The custom of conveying certain miscreants to their place of death by dragging them at the horse’s tail, to which the Attorney-General had alluded at the trial, tended to rob the executioner of the material upon which to do his appointed work. The damaging ordeal also robbed the public of the full ceremony, which it much enjoyed. This included speeches
from the condemned men as well as those prolonged indignities to still-breathing bodies so graphically described by Sir Edward Coke. Therefore, in the case of important prisoners such as the Powder Plotters, it was government policy to convey them singly, each strapped to a wicker hurdle, used as a kind of sledge.
2

This open passage through the crowd had, however, its own dangers.
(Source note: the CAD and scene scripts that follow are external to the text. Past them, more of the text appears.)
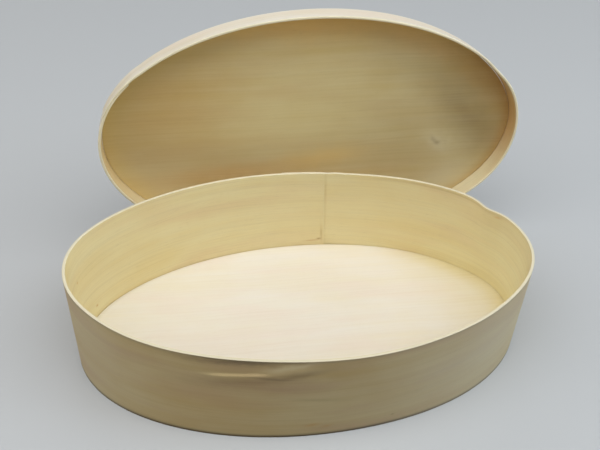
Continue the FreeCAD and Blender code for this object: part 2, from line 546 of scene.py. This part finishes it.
def panel_piece(name, strip, thick, ripple, place):
    """Closed flat oval that fits inside a strip. Rows run from the middle of the upper face out to
    the edge, round it and back to the middle below. A point is its share of the half axes, grown by
    the warp of the strip's foot, times cos and sin of the angle, and the upper face rises by the
    ripple, which dies away at the edge. The underside has another part of the grain."""
    half_x = strip.half_x - strip.veneer - glue_line
    half_y = strip.half_y - strip.veneer - glue_line
    angle = np.linspace(0, 360, panel_turns, endpoint=False)[:, None]
    turn = np.radians(angle)
    out = np.sqrt(np.linspace(0, 1, panel_rings + 1)[1:-1])
    flat = np.zeros(panel_rings - 1)
    share_above = np.concatenate([out, np.ones(len(rounding))])
    inset_above = np.concatenate([flat, -edge_round * (1 - np.sin(rounding))])
    drop_above = np.concatenate([flat, edge_round * (1 - np.cos(rounding))])
    share = np.concatenate([share_above, share_above[::-1]])
    inset = np.concatenate([inset_above, inset_above[::-1]])
    level = np.concatenate([thick - drop_above, drop_above[::-1]])
    upper = np.repeat([1.0, 0.0], len(share_above))
    edge_rows = 2 * len(rounding) - 2
    rim = np.repeat([0.0, 1.0, 0.0], [panel_rings, edge_rows, panel_rings])

    grow = strip.foot_warp(angle) + inset
    flat_x = share * (half_x + grow) * np.cos(turn)
    flat_y = share * (half_y + grow) * np.sin(turn)
    up = level + upper * ripple(flat_x, flat_y) * (1 - share ** fade_power)
    sheet = np.stack([flat_x, flat_y, up], 2).reshape(-1, 3)
    middles = [[0, 0, thick + ripple(0.0, 0.0)], [0, 0, 0]]
    points = np.concatenate([sheet, middles])

    number = np.arange(len(sheet)).reshape(panel_turns, -1)
    ahead = np.roll(number, -1, 0)
    quads = np.stack([number[:, :-1], number[:, 1:], ahead[:, 1:], ahead[:, :-1]], 2).reshape(-1, 4)
    top_fan = np.stack([np.full(panel_turns, len(sheet)), number[:, 0], ahead[:, 0]], 1)
    low_fan = np.stack([np.full(panel_turns, len(sheet) + 1), ahead[:, -1], number[:, -1]], 1)
    faces = quads.tolist() + top_fan.tolist() + low_fan.tolist()
    corners = np.concatenate([quads.ravel(), top_fan.ravel(), low_fan.ravel()])
    marks = {
        "inside": np.concatenate([np.tile(upper, panel_turns), [1, 0]]),
        "cut": np.concatenate([np.tile(rim, panel_turns), [0, 0]]),
        "edge": np.concatenate([np.tile(share, panel_turns), [0, 0]]),
    }
    grain = points[:, :2].copy()
    grain[:, 1] += underside_shift * (1 - marks["inside"])
    return mesh_piece(name, place(points), faces, grain[corners], marks)


def floor_ripple(x, y):
    """Slow waves of a thin sheet, a fraction of a millimetre high."""
    return 0.12 * MM * (np.sin(31 * x + 9 * y) + np.cos(52 * y - 17 * x + 1.0))


tray_bottom = panel_piece("tray_bottom", tray_strip, tray_floor_thick, floor_ripple, as_it_lies)
tray_bottom.data.materials.append(veneer_finish(
    "pale veneer of the tray's floor",
    outer=(paint(228, 218, 192), paint(218, 200, 160), paint(222, 204, 176)),
    inner=(paint(242, 238, 229), paint(240, 232, 210), paint(241, 231, 219)),
    cut_face=paint(232, 220, 190),
    dark=paint(180, 150, 106),
    figure=0.40,
    stains_and_painted_shading=[
        # Yellower at the right end, partly glue and partly painted shade by the right wall, and a cloud
        # at the front left
        (104, 26, 22, 34, 20, paint(232, 221, 176), 0.34),
        (92, 44, 26, 8, -28, paint(230, 218, 170), 0.28),
        (-30, -34, 40, 14, 0, paint(236, 226, 198), 0.35),
    ],
    # Yellow towards the right end, partly glue and partly painted shade by the right wall, and a faint
    # darker line all round, partly glue and partly painted shade where the floor meets the wall
    edge_stains_and_painted_shading=[
        (0.87, 1.0, 50, 100, paint(224, 208, 146), 0.58),
        (0.97, 1.0, -140, -139, paint(172, 158, 112), 0.20),
    ],
    seed=20.0))
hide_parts("tray_floor")
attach(tray_bottom, "tray")

# Lid strip.
# A narrow strip of the same veneer, bent round an oval one veneer and a running gap larger, so that
# it slips over the tray's rim. The lid stands on its long edge behind the tray and leans back.
lid_lean = math.radians(4.0)
lid_turn = math.radians(1.0)
lid_clearance = 0.7 * MM
lid_veneer = 1.5 * MM
lid_panel_thick = 1.5 * MM
lid_strip = Strip(
    half_x=tray_strip.half_x + lid_clearance + lid_veneer,
    half_y=tray_strip.half_y + lid_clearance + lid_veneer,
    height=12.0 * MM, veneer=lid_veneer,
    lap_angle=147.5, lap_degrees=16.5, slant=0.0, edge_round=0.55 * MM,
    rim_bulges=[
        (18, 6, 0.5),
        (31.5, 3, -0.5),
        (152, 10, 0.5),
        (335, 8, 0.8),
    ],
    foot_bulges=[
        (38, 16, -1.0),
        (152, 10, 0.2),
        (335, 8, 0.3),
    ])
lid_standing = (Matrix.Rotation(lid_turn, 3, "Z")
                @ Matrix.Rotation(math.pi / 2 - lid_lean, 3, "X"))
panel_low, panel_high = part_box("lid_top")
# The middle of the panel's outer face, which the lid's own measures start from
lid_middle = (panel_low + panel_high) / 2 - lid_standing @ Vector((0, 0, lid_panel_thick / 2))


def stand_up(points):
    """From the lid lying on its panel, mouth up, to where it stands behind the tray."""
    return points @ np.array(lid_standing).T + np.array(lid_middle)


def no_relief(angle, up):
    """A strip without a crease."""
    return 0 * angle


def lid_rim_wave(angle):
    """How far the lid's rim rises and dips: two slow waves."""
    turn = np.radians(angle)
    return (0.07 * np.sin(4 * turn + 1.1) + 0.05 * np.sin(9 * turn + 0.4)) * MM


lid_levels = np.concatenate([[0, 0.02], np.linspace(0.08, 0.92, 12), [0.98, 1]])
lid_wall = strip_piece("lid_wall", lid_strip, lid_levels, no_relief, lid_rim_wave, stand_up)
lid_wall.data.materials.append(veneer_finish(
    "bent veneer of the lid",
    # The outer face is paler and less yellow than the inner, partly bleached wood and partly painted
    # light on its lit top
    outer=(paint(237, 230, 214), paint(229, 214, 182), paint(234, 221, 202)),
    inner=(paint(232, 220, 182), paint(222, 200, 150), paint(224, 204, 166)),
    cut_face=paint(248, 238, 204),
    dark=paint(138, 104, 62),
    figure=0.7,
    # Painted warm shade and bounced light inside at the two ends, pale towards the foot, and flecks at
    # the seam
    stains_and_painted_shading=[
        (*lid_strip.inside(6, 5), 34, 12, 0, paint(196, 138, 44), 0.62),
        (*lid_strip.inside(327, 5), 21, 12, 0, paint(230, 228, 194), 0.50),
        (*lid_strip.inside(192, 5), 28, 10, 0, paint(206, 164, 86), 0.56),
        (*lid_strip.inside(224, 5), 28, 12, 0, paint(236, 228, 186), 0.42),
        (*lid_strip.inside(150, 10.5), 2.5, 1.2, 0, amber, 0.8),
        (*lid_strip.outside(163, 10.5), 1.6, 1.2, 0, amber, 0.5),
    ],
    seed=40.0))
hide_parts("lid_band")
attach(lid_wall, "lid")

# Lid panel.
# A flat oval of veneer glued inside the far edge of the lid's strip, its grain along the oval. Painted
# light and shade lie on it: warm painted shade and bounced light towards its edge, painted light
# along its upper edge and low down, and a painted shadow at the right. It has one pin knot with
# parted fibres.
def lid_ripple(x, y):
    """Slow waves of a thin sheet, a fraction of a millimetre high."""
    return 0.15 * MM * (np.sin(27 * x - 12 * y + 0.7) + np.cos(44 * y + 15 * x))


lid_panel = panel_piece("lid_panel_sheet", lid_strip, lid_panel_thick, lid_ripple, stand_up)
knot_along = 77.3
knot_across = -12.0
lid_panel.data.materials.append(veneer_finish(
    "veneer of the lid's panel",
    outer=(paint(230, 220, 194), paint(218, 200, 156), paint(222, 204, 172)),
    inner=(paint(221, 204, 154), paint(209, 184, 122), paint(212, 188, 136)),
    cut_face=paint(232, 220, 190),
    dark=paint(140, 108, 66),
    figure=0.52,
    stains_and_painted_shading=[
        # Painted warm shade at the left, and painted light along the upper edge, lifting the strip's
        # shadow there
        (-88, 22, 46, 44, 0, paint(206, 160, 82), 0.46),
        (-5, 67, 96, 10, 0, paint(255, 210, 132), 0.80),
        (58, 56, 36, 8, -25, paint(255, 214, 144), 0.60),
        # Painted light bounced up from the tray along the lower part, warm in the middle, then clouds
        # and bands of the lower half and the middle
        (-25, -40, 64, 14, 0, paint(252, 212, 138), 0.58),
        (-92, -38, 34, 18, 0, paint(250, 228, 172), 0.60),
        (-48, -24, 40, 6, 5, paint(220, 164, 84), 0.32),
        (8, -17, 26, 6, 5, paint(250, 210, 128), 0.50),
        (-14, 8, 56, 24, 2, paint(228, 220, 168), 0.26),
        (50, 6, 36, 30, 0, paint(176, 160, 120), 0.24),
        (86, -40, 24, 12, 30, paint(242, 232, 192), 0.50),
        # A painted shadow at the right, cast by the strip, and painted warm shade beyond it, next to
        # the strip
        (92, 8, 36, 13, -50, paint(130, 106, 70), 0.48),
        (60, 40, 34, 13, -20, paint(150, 130, 88), 0.22),
        (103, 27, 34, 9, -44, paint(196, 148, 74), 0.50),
        # About the knot
        (knot_along, knot_across, 9.5, 5.0, -40, paint(238, 228, 192), 0.42),
        (knot_along - 1.8, knot_across + 1.5, 4.0, 1.6, -40, paint(150, 124, 86), 0.34),
    ],
    # Painted warm light along the left part of the edge, lifting the shade there, and painted warm
    # shade in the corner at the right
    edge_stains_and_painted_shading=[
        (0.86, 1.0, 110, 20, paint(230, 204, 126), 0.30),
        (0.93, 1.0, 60, 110, paint(190, 136, 60), 0.34),
    ],
    knots=[(knot_along, knot_across, 2.4)],
    seed=60.0))
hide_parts("lid_top")
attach(lid_panel, "lid")

# Table and light.
# A plain pale table that runs out into an even pale background, broad soft lamps overhead and to
# the sides, weaker ones in front and behind, and a dim even room.
half_table = 3.0
table_fades_from = 0.35
table_gone_by = 1.5
background = paint(190, 193, 195)


def seen_directly(finish):
    """1 for what the camera sees, straight or through a shiny or clear surface, and 0 for light."""
    straight, shiny, clear = [
        finish.node("ShaderNodeLightPath", {}, {}, kind)
        for kind in ("Is Camera Ray", "Is Glossy Ray", "Is Transmission Ray")]
    return straight + shiny + clear


table_mesh = bpy.data.meshes.new("table")
table_mesh.from_pydata(
    [(-half_table, -half_table, 0), (half_table, -half_table, 0),
     (half_table, half_table, 0), (-half_table, half_table, 0)], [], [(0, 1, 2, 3)])
table = bpy.data.objects.new("table", table_mesh)
bpy.context.scene.collection.objects.link(table)
pale_table = new_material("pale table")
table_finish = Finish(pale_table.node_tree)
table_seen = seen_directly(table_finish)
table_place = table_finish.node("ShaderNodeTexCoord", {}, {}, "Object")
table_far = table_finish.node("ShaderNodeVectorMath", {"operation": "LENGTH"}, {0: table_place}, 1)
table_matt = table_finish.node("ShaderNodeBsdfDiffuse", {}, {
    "Color": mixed(table_seen, paint(134, 137, 139), paint(198, 201, 203))})
table_glow = table_finish.node("ShaderNodeEmission", {}, {"Color": background, "Strength": 1.0})
table_fade = table_far.between(table_fades_from, table_gone_by)
table_shader = table_finish.node("ShaderNodeMixShader", {}, {
    0: table_seen * table_fade, 1: table_matt, 2: table_glow})
table_finish.node("ShaderNodeOutputMaterial", {}, {"Surface": table_shader})
table_mesh.materials.append(pale_table)


def soft_lamp(name, place, aim, width, depth, power, colour=(1.0, 1.0, 1.0)):
    """Rectangular lamp at a place, turned to face its aim. Its sides are in metres and its power in
    watts."""
    light = bpy.data.lights.new(name, "AREA")
    light.shape = "RECTANGLE"
    light.size = width
    light.size_y = depth
    light.energy = power
    light.color = colour
    lamp = bpy.data.objects.new(name, light)
    lamp.location = place
    lamp.rotation_euler = (Vector(aim) - lamp.location).to_track_quat("-Z", "Y").to_euler()
    bpy.context.scene.collection.objects.link(lamp)


soft_lamp("overhead_lamp", (0.0, -0.3, 1.25), (0.0, 0.0, 0.0), 3.0, 0.9, 17.0)
soft_lamp("front_lamp", (0.0, -0.9, 1.1), (0.0, 0.0, 0.0), 3.0, 0.9, 2.8)
soft_lamp("right_lamp", (1.6, -0.3, 0.5), (0.0, 0.0, 0.05), 0.8, 0.8, 9.0, (0.72, 0.87, 1.0))
soft_lamp("left_lamp", (-1.6, -0.1, 0.8), (0.0, 0.0, 0.05), 0.8, 0.8, 4.4, (1.0, 0.98, 0.94))
soft_lamp("back_lamp", (0.0, 1.6, 1.0), (0.0, 0.1, 0.05), 1.2, 0.8, 4.0)

world = bpy.data.worlds.new("room")
bpy.context.scene.world = world
world.use_nodes = True
room = Finish(world.node_tree)
room_light = room.node("ShaderNodeBackground", {}, {
    "Color": mixed(seen_directly(room), paint(112, 112, 112), background), "Strength": 1.0})
room.node("ShaderNodeOutputWorld", {}, {"Surface": room_light})

# Camera.
# It looks down on the tray from the front and a little from the left, as the photograph does, and
# is held a little askew.
camera_data = bpy.data.cameras.new("camera")
camera_data.lens = 46.27
camera_data.sensor_width = 36.0
camera_data.clip_start = 0.01
camera = bpy.data.objects.new("camera", camera_data)
camera.location = (-0.0551, -0.2909, 0.3158)
looks_at = Vector((0.00663, 0.05689, 0.028))
camera_roll = math.radians(2.90)
aim = (looks_at - camera.location).to_track_quat("-Z", "Y").to_matrix()
camera.rotation_euler = (aim @ Matrix.Rotation(camera_roll, 3, "Z")).to_euler()
bpy.context.scene.collection.objects.link(camera)
bpy.context.scene.camera = camera
bpy.context.scene.view_settings.view_transform = "Standard"
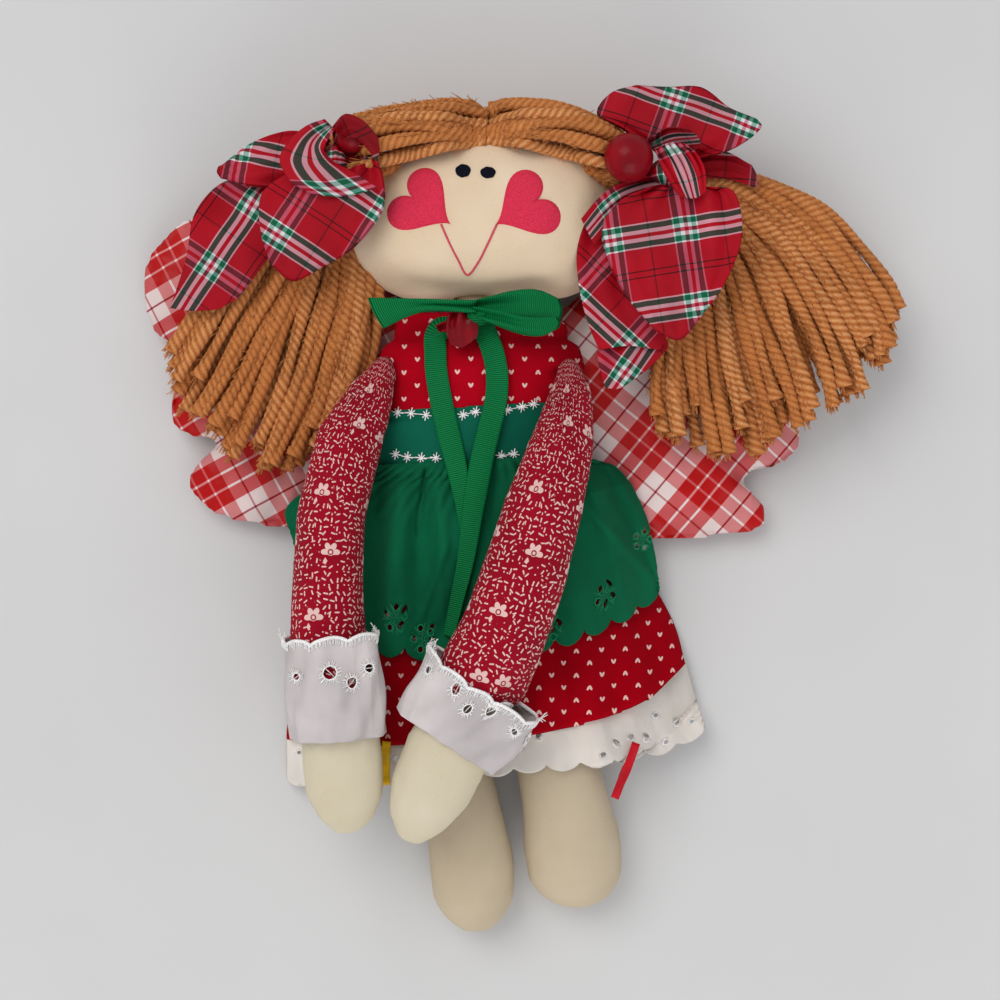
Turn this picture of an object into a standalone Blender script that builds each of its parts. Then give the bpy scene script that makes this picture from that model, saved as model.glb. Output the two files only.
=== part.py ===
"""A stuffed country angel doll, lying on its back.

Lengths are in metres. +Y points to the head, -Y to the feet, +Z up to the doll's front, and left and
right are the viewer's. Every piece is modelled about the middle of the shoulder line. At the end the
whole doll is moved so that the middle of its box lies over the origin and its back lies on z = 0.

Each soft piece is a closed pillow or limb. A piece that lies on another is shaped round it, with a gap
of CLEARANCE left between the two cloths, and cloth that drapes is laid over what is under it.
"""

import math

import bmesh
import bpy
from mathutils import Matrix, Vector
from mathutils.bvhtree import BVHTree

# Gaps and cloth
CLEARANCE = 0.0003        # left between two pieces that touch
DRAPE_GAP = 0.0009        # left under cloth that drapes over folds
FLAT_DEPTH = 0.0005       # a piece that lies on the table is flattened this deep
CLOTH = 0.0011            # wall of a garment
GARMENT_EASE = 0.0009     # between the torso and a garment round it
SEAT_GAP = 0.0005         # between a round end and the seat that it turns in
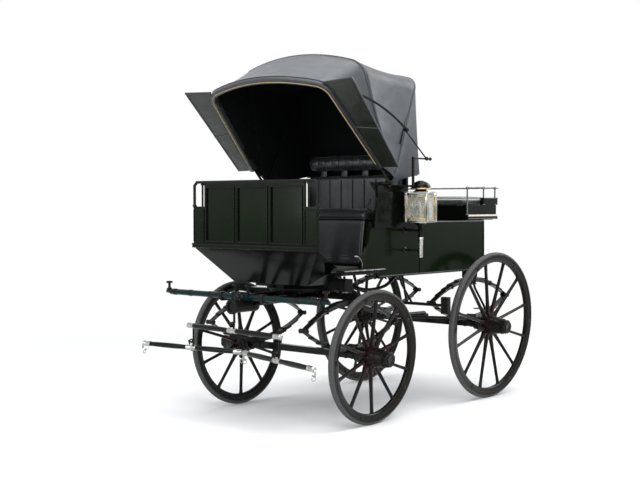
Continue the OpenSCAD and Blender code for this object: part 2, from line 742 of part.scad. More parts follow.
// Fixed irons at each end of the driver's seat: bow pivots and the rests for the folded hood
module hood_irons() {
  color([0.1, 0.1, 0.1]) place() for (s = [-1, 1]) {
    rod([-hood_x, s * (body_w + 26), hood_z], [-hood_x, s * (hood_foot_w + 14), hood_z], 10);
    block([-hood_x - 30, s * (body_w + 16) - 12, hood_z - 6], [-hood_x + 30, s * (body_w + 16) + 12, hood_z + 14]);
    block([-448, s * 568.5 - 64.5, hood_z - 20], [-434, s * 568.5 + 64.5, hood_z - 6]);
    block([-448, s * 626 - 7, hood_z - 19], [-434, s * 626 + 7, 1788]);
    rod([-440, s * 626, 1778], [-640, s * 626, 1778], 6);
    translate([-640, s * 626, 1778]) sphere(r = 12);
    rod([-575, s * 626, 1778], [-575, s * 646, 1778], 5);
  }
}

module landau_lower(side) {
  color([0.15, 0.15, 0.15]) place() {
    y = side * 640;
    difference() {
      union() {
        rod([prop_foot[0], y, prop_foot[1]], [prop_knuckle[0], y, prop_knuckle[1]], 5);
        translate([prop_foot[0], y + 4, prop_foot[1]]) rotate([90, 0, 0]) cylinder(h = 8, r = 12);
        translate([prop_knuckle[0], y + 4, prop_knuckle[1]]) rotate([90, 0, 0]) cylinder(h = 8, r = 12);
      }
      translate([prop_foot[0], y + 10, prop_foot[1]]) rotate([90, 0, 0]) cylinder(h = 20, r = 5 + gap);
    }
    rod([prop_knuckle[0], y, prop_knuckle[1]], [prop_knuckle[0], side * 660, prop_knuckle[1]], 5);
  }
}

module landau_upper(side) {
  tip = [-hood_x + landau_r * cos(front_angle) - 22 * sin(front_angle), hood_z + landau_r * sin(front_angle) + 22 * cos(front_angle)];
  d = tip - prop_knuckle;
  c = norm(d);
  arc_r = (c * c / 4 + landau_rise * landau_rise) / (2 * landau_rise);
  half = asin(c / 2 / arc_r);
  phi = atan2(d[0], -d[1]);
  mid = (tip + prop_knuckle) / 2;
  centre = [mid[0] - (arc_r - landau_rise) * cos(phi), mid[1] - (arc_r - landau_rise) * sin(phi)];
  y = side * 653;
  color([0.15, 0.15, 0.15]) place() difference() {
    union() {
      translate([centre[0], y, centre[1]]) rotate([90, 0, 0]) rotate([0, 0, phi - half])
        rotate_extrude(angle = 2 * half, $fn = 96) translate([arc_r - 6, -4]) square([12, 8]);
      translate([prop_knuckle[0], y + 5, prop_knuckle[1]]) rotate([90, 0, 0]) cylinder(h = 10, r = 14);
      translate([tip[0], y + 5, tip[1]]) rotate([90, 0, 0]) cylinder(h = 10, r = 13);
    }
    translate([prop_knuckle[0], y + 10, prop_knuckle[1]]) rotate([90, 0, 0]) cylinder(h = 20, r = 5 + gap);
  }
}

// ---------------------------------------------------------------- lead bars

module bar_eye(z) {
  translate([0, 0, z]) rotate([0, 90, 0]) rotate_extrude() translate([20, 0]) circle(r = 5, $fn = 24);
}

module drop_hook(z0, z1) {
  rail([[-16, 0, z0], [-16, 0, z1 + 16], [0, 0, z1], [22, 0, z1 + 12]], 6);
}

module bar(l) {
  rod([0, -l, 0], [0, l, 0], bar_r);
  for (y = [-l, l]) translate([0, y + 30, 0]) rotate([90, 0, 0]) cylinder(h = 60, r = bar_r + 2);
  translate([0, 40, 0]) rotate([90, 0, 0]) cylinder(h = 80, r = bar_r + 2);
  translate([0, 0, -bar_r - 6]) cylinder(h = 2 * bar_r + 12, r = 7);
}

module main_bar() {
  color([0.03, 0.03, 0.03]) place() translate([bar_x, 0, main_bar_z]) rotate([0, 0, main_yaw]) {
    bar(main_bar_l);
    bar_eye(36);
    for (s = [-1, 1]) translate([0, s * main_bar_l, 0]) drop_hook(0, single_bar_z + 36 - main_bar_z);
    for (s = [-1, 1]) rod([-16, s * main_bar_l, 0], [0, s * main_bar_l, 0], 6);
  }
}

module single_bar(side, yaw) {
  color([0.03, 0.03, 0.03]) place() translate([bar_x, 0, single_bar_z]) rotate([0, 0, main_yaw])
    translate([0, side * main_bar_l, 0]) rotate([0, 0, yaw - main_yaw]) {
      bar(single_bar_l);
      bar_eye(36);
      for (s = [-1, 1]) rail([[0, s * (single_bar_l + 26), 0], [0, s * (single_bar_l + 44), -8], [0, s * (single_bar_l + 44), -40], [0, s * (single_bar_l + 24), -46]], 4);
    }
}

body_sides();
rear_panel();
floor();
boot_panel();
dash();
dash_rails();
seat_box();
seat_cushion();
seat_back();
seat_sides();
arm_irons();
groom_seat_box();
groom_cushion();
groom_rails();
steps();
lamps();
lamp_glass();
rear_springs();
rear_axle();
perch();
brake_gear();
rear_footboard();
turntable_top();
hood_irons();
turntable_bottom();
front_springs();
front_axle();
futchells();
splinter_bar();
roller_bolts();
pole_socket();
front_wheel(1);  // wheel_front_left
front_tyre(1);  // tyre_front_left
front_wheel(-1);  // wheel_front_right
front_tyre(-1);  // tyre_front_right
rear_wheel(1);  // wheel_rear_left
rear_tyre(1);  // tyre_rear_left
rear_wheel(-1);  // wheel_rear_right
rear_tyre(-1);  // tyre_rear_right
rear_bow();
hood_back();
middle_bow();
hood_rear_leather();
front_bow();
hood_front_leather();
hood_flaps();
landau_lower(1);  // landau_lower_left
landau_upper(1);  // landau_upper_left
landau_lower(-1);  // landau_lower_right
landau_upper(-1);  // landau_upper_right
main_bar();
single_bar(1, -17);  // single_bar_left
single_bar(-1, 7);  // single_bar_right
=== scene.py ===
import json
import math

import bmesh
import bpy
from mathutils import Matrix, Vector
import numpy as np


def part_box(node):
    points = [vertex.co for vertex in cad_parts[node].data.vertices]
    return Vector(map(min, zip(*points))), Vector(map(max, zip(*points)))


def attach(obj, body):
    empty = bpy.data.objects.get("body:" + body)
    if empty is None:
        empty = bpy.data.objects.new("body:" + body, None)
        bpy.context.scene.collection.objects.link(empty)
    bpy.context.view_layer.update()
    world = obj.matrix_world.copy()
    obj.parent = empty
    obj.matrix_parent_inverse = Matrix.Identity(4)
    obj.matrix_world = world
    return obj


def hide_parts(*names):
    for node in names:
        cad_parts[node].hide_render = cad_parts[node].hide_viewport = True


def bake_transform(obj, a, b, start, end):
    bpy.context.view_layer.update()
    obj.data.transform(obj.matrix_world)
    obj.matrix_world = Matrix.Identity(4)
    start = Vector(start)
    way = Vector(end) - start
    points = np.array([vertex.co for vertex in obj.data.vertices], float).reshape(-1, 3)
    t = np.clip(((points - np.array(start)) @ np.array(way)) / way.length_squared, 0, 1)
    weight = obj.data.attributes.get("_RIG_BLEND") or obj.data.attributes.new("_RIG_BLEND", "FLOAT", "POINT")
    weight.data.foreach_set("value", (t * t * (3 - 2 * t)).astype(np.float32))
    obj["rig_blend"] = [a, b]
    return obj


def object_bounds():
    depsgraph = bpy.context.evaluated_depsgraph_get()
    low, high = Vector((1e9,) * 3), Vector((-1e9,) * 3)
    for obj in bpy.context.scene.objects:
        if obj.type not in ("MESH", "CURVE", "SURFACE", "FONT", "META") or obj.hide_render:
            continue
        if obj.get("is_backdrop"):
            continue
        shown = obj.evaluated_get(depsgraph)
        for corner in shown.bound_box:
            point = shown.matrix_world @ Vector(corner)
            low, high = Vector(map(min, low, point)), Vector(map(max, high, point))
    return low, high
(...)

First, there was the possibility – however remote – of rescue. Secondly, in the case of known Catholics, tiresome recusant devotions might interrupt the desired spiritual process of last-minute repentance. Thirdly, there was the question of the wretches’ wives and womenfolk, who had not seen their men for several months, since that dreadful day in early November when the reckless stand at Holbeach had been planned.
*
Recusants’ wives, or the friends of condemned priests, often tried to say a last goodbye in this manner. Thus armed men were stationed at doorways along the route from seven in the morning: ‘one able and sufficient person with a halberd in his hand’ for every dwelling house in the open street.